While tests have become tougher for children’s toys since passage of 2008 federal consumer safety legislation, Ockwell said he couldn’t rule out that a product with a potentially dangerous liquid could make it to store shelves.

“If somebody’s doing something that’s noncompliant, that’s bad for everyone,” Ockwell said. Toysmith has considered discontinuing the product because of bad press generated by companies that don’t adhere to their quality standards, he added.

Toysmith spends millions of dollars annually testing its products to make sure they are safe for kids, Ockwell said.

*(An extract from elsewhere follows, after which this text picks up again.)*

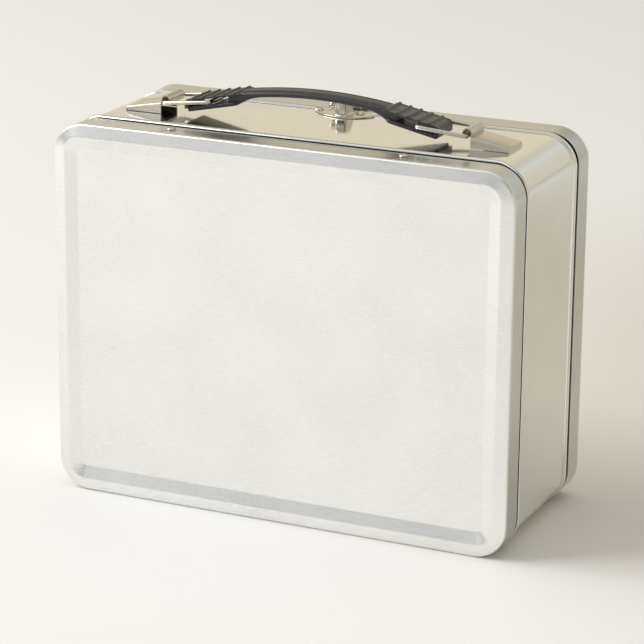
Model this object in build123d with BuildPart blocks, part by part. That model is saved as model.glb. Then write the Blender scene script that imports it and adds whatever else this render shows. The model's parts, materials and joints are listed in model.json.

Glide toys are tested for flammability and undergo what Fleming called a “drop test” to ensure the product won’t crack under regular play conditions. Federal law also requires labeling that would inform parents to discard the product if damaged and to keep the toy’s parts from being consumed.

Mike’s toy was a gift from a grandparent who doesn’t remember where it was bought, Heidi Mitchell said. The only clue on the cracked plaything is the word “China” printed on its underside.

Mike is recovering after an emergency room visit, receiving ointment treatments a couple times a day. Doctors credited the immediate eye-flushing for preventing permanent damage and expect a full recovery. But Heidi Mitchell wants to get the word out to keep similar accidents from plaguing families in the area who may also have received the toy without warning of what floated inside.

“If I could get something off the shelves that would hurt somebody else, that’s success to me,” she said.